## [SUPPLIED DATA]
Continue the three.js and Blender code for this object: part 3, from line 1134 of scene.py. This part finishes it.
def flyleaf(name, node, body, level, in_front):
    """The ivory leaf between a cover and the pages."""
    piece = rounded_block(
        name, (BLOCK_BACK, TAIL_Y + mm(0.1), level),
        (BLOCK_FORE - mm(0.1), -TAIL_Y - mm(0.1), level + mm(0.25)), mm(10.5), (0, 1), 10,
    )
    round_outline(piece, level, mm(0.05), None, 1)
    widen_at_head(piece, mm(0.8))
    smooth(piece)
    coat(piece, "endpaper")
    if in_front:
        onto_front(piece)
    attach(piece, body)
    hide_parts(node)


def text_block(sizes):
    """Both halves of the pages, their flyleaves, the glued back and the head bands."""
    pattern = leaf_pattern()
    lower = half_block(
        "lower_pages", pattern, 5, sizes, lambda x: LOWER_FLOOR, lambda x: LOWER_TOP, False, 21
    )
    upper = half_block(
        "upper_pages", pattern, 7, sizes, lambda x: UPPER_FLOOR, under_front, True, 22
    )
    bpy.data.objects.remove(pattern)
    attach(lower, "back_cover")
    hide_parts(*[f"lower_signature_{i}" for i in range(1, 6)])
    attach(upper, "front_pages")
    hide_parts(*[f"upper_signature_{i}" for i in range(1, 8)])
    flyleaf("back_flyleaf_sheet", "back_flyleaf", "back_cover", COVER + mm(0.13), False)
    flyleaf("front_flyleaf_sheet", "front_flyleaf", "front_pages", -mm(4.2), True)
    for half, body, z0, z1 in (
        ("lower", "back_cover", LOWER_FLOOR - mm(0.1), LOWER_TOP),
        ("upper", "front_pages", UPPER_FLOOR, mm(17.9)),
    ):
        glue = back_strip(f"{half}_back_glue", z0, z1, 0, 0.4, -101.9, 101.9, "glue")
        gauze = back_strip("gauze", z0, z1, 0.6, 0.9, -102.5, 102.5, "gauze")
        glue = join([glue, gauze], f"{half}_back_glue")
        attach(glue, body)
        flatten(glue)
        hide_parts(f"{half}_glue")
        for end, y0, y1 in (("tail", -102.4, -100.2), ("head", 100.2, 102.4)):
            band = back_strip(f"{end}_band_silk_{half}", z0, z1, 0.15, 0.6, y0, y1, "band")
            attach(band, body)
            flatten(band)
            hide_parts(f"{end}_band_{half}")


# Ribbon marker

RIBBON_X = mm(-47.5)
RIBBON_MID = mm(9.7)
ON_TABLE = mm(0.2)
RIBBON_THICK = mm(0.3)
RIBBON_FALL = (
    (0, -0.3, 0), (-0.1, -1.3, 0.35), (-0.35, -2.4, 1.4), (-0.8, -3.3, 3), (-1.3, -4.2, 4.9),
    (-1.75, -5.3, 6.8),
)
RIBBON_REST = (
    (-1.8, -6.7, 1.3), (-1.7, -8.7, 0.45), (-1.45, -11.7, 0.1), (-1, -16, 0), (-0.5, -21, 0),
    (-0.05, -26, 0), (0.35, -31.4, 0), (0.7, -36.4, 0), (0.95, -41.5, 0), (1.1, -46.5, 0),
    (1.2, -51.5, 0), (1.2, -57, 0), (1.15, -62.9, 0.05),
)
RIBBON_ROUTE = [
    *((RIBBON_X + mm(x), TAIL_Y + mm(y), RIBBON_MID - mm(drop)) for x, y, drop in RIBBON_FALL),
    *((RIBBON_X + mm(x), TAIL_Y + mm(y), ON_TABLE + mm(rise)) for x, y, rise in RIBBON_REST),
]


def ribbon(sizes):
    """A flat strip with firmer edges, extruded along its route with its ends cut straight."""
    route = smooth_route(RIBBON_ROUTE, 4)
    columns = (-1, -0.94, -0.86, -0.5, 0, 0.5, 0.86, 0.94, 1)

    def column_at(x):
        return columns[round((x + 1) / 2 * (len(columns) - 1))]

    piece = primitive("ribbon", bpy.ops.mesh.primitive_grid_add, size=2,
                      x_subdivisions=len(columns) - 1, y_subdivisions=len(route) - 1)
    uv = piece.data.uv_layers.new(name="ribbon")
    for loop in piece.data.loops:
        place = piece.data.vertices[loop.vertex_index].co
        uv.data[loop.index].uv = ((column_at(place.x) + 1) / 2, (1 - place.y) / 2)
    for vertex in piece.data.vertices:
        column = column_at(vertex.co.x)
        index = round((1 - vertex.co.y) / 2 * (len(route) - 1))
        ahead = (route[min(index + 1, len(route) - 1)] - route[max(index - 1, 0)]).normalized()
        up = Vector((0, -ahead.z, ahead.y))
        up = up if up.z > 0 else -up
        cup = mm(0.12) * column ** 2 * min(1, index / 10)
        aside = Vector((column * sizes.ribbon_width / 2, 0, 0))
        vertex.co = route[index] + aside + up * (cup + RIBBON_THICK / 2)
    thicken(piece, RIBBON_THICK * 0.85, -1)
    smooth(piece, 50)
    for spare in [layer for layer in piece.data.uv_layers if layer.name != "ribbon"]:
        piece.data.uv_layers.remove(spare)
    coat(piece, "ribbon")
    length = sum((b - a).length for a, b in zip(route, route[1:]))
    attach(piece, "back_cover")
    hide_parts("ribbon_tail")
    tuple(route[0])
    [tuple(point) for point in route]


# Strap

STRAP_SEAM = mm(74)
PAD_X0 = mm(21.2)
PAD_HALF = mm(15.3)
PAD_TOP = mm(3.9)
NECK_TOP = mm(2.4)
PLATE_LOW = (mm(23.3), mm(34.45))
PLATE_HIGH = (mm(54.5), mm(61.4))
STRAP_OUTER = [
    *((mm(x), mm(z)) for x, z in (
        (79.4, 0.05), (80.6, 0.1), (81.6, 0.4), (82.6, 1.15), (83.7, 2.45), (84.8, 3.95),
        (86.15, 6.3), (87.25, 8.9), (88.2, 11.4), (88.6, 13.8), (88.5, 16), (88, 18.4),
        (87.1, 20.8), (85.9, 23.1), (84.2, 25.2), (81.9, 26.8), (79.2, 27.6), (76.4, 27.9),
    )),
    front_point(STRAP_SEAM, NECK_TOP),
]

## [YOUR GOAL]
Search the lines above for the string "attach" and copy each line that has it.

## [PROBLEM SOLUTION]
    attach(piece, body)
    attach(lower, "back_cover")
    attach(upper, "front_pages")
        attach(glue, body)
            attach(band, body)
    attach(piece, "back_cover")